Я ответил ему, что это не дает нам права быть фаталистами, что долг ученого не только относиться с уважением к уже открытым законам, но и смело открывать новые.
Назаров, кажется, не сомневался в достоверности моего рассказа. Может быть, это была игра? Не знаю. Во всяком случае я согласился выполнить его просьбу и показал ему Биоконденсатор. Вот моя ошибка, если не сказать вина. В бункер мы отправились вдвоем. Я вложил в щель пропускного автомата свою личную карточку. «Сезам» наш отворился, и мы направились вниз. Назаров говорил оживленно, чувствовал себя превосходно, а минут через двадцать это уже был не человек.
«…Нина Константиновна, в официальном документе, адресованном начальству, я самым обстоятельным образом описал происшедшее в бункере. Определил, на каком расстоянии от Биоконденсатора кто из нас находился, сколько минут пробыл около него. Не буду повторяться. С этой бумагой вы, несомненно, ознакомитесь. Она для многих может показаться неубедительной: ведь никто не знает того, о чем я рассказал Назарову. А мое отношение к нему знают. Могут возникнуть подозрения, все может случиться…»

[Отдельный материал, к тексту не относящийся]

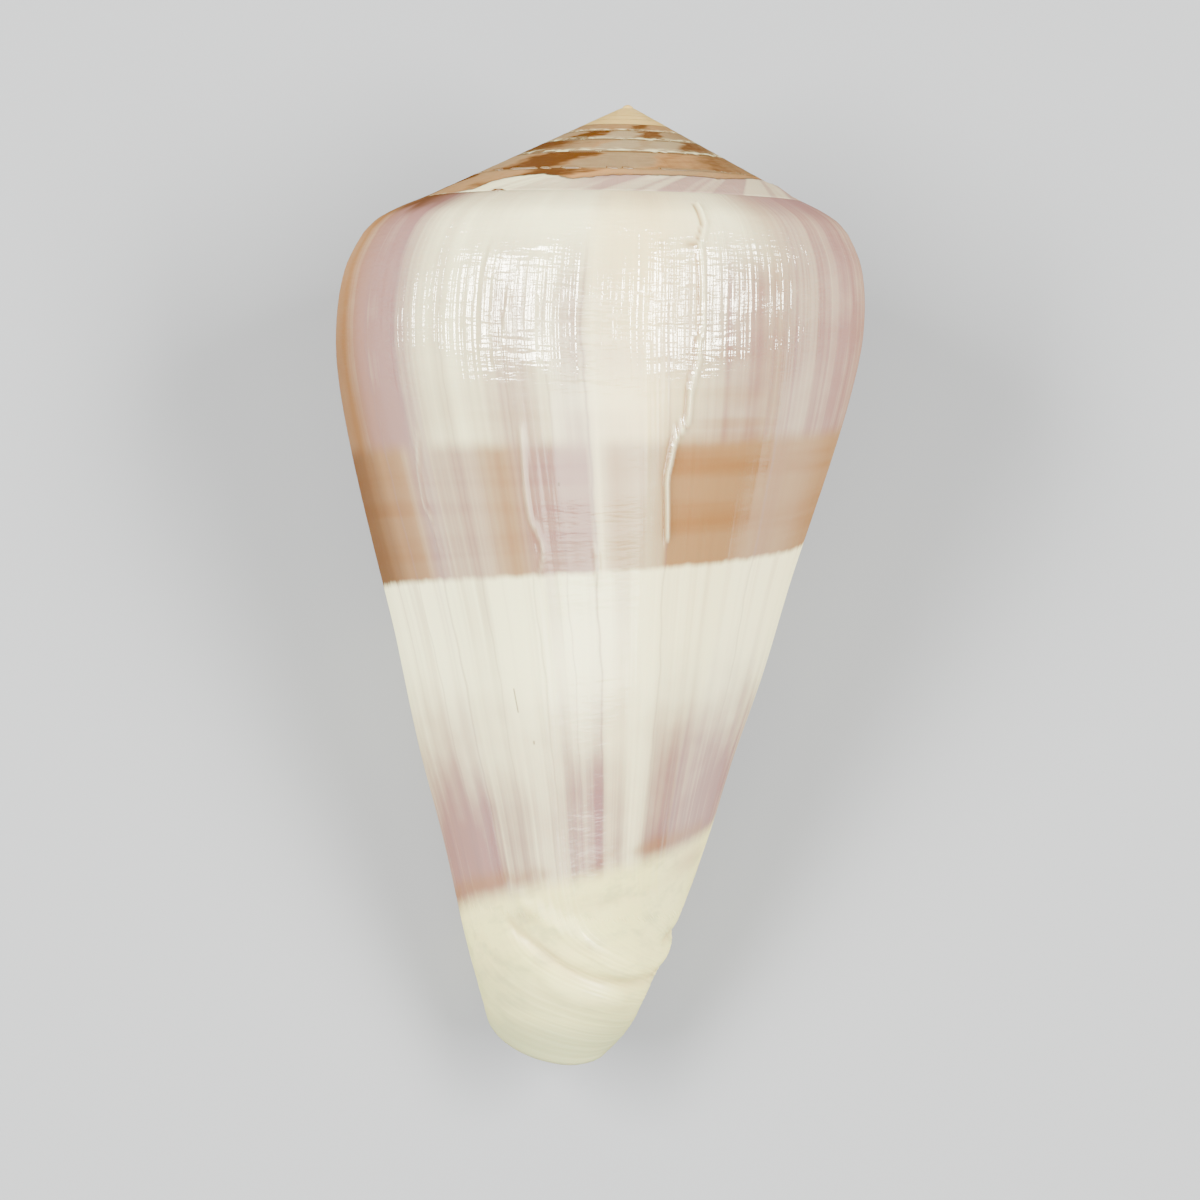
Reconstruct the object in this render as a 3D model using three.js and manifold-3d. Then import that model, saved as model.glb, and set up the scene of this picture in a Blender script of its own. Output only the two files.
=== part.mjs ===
// A cone shell, 52 mm long, lying on its mouth with the spire pointing along +Y.
// Millimetres, +Z up, the ground at z = 0, the origin on the ground under the middle of the shell.
//
// The shell is one solid. Its outside is a logarithmic spiral: each whorl is the whorl after it, turned once
// and shrunk about the apex by the same share. One profile draws the whorl, from the suture over the rounded
// shoulder and down the long side of the cone. A turned slot leaves the hollow of the last whorl between its
// wall and the whorl inside it. The mouth's edge sweeps back round the lower end, where the canal opens.
import * as THREE from "three";
import { mergeVertices } from "three/addons/utils/BufferGeometryUtils.js";
import Module from "manifold-3d";

// Driving dimensions in millimetres and degrees. Depths are measured from the apex along the coiling axis,
// and angles from the outer lip, back against the growth.
const GROWTH_PER_WHORL = 1.34;
const SUTURE = { radius: 11.3, depth: 5.85 };
const SHOULDER_CREST = { radius: 15.98, depth: 13.2 };
const CORE_TIP_DEPTH = 53.9;
const OLD_SHOULDER_SWELL = 0.45;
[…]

Как только мы вошли в бункер, я предупредил Назарова: «К барьеру не подходи!» Мне и в голову не могло прийти, что он пойдет в бокс левого отсека. А он пошел. Не больше двух-трех минут я проверял настройку (меня обеспокоила резко возросшая активность), в это время Назаров и успел пройти к столику, за которым сидел Антон, вычисляя гомополярную направленность. Я осмотрел приборы и обернулся к Назарову. Я даже не сообразил сразу, куда он мог деваться. И вдруг увидел его сидящим у стола. Я сказал, чтобы он немедленно уходил оттуда. Назаров послушно вышел из левого бокса. Моя тревога по поводу неуравновешенного индекса каскадов была слишком велика, и я не сразу обратил внимание на его состояние. Он был не так оживлен, как до этого, не задавал мне больше вопросов. Назаров не возразил, когда я ему сказал, что пора покидать бункер, и безмолвно пошел за мной. Только пройдя несколько этажей, я заметил какую-то автоматичность в его движениях. Останавливался я - стоял и он. По коридору мы шли нога в ногу. В моем кабинете Назаров продолжал молчать. Взгляд его был затуманенным, а на лице расположилась безразличная, как бы раз навсегда приставшая улыбка.
Только тут я понял: стряслась беда. Хотел позвонить вам на опытную базу, но не решился, вспомнив о недавно перенесенной вами болезни. Теперь у меня выхода нет. Эксперимент может окончиться не в мою пользу. В этом случае о моих наблюдениях не будет известно никому. Этого допустить нельзя.
Простите меня, так много свалилось на вас…
III
Нина Константиновна слегла на другой день после встречи со следователем. Она понимала, что необходимо поговорить с ним, как только он прослушает запись Вячеслава Михайловича, но не находила сил. Так прошло три дня. На четвертый она попросила, чтобы Аветик Иванович приехал к ней домой.
– Вот видите, как получилось - пришлось послушаться врачей. Обидно. Ведь именно сейчас нужно быть здоровой. Впрочем, это нужно всегда.
– Сердце?
– Да, потрепано, и притом изрядно. Досталось ему немало. Моторы подобной изношенности техники уже отправляют не в капитальный ремонт, а на свалку. Но давайте о главном. Удалось что-нибудь разузнать о Вячеславе Михайловиче?
– Нет.
– Я как-то очень надеялась все эти дни. Ждала вестей от вас. Зазвонит телефон, я хватаю трубку в надежде услышать о результатах розысков.
– Розыск ведется, но пока без успехов. Всех нас смущает одно обстоятельство. Мы еще раз проверили, чем был занят директор в тот день, когда он исчез. Удалось по минутам восстановить картину. Никаких указаний на то, что он уехал или ушел из института. Машину, например, он заказал через секретаря на четыре часа, но уже не воспользовался ею.
– На четыре? А отметка в контроль-автомате?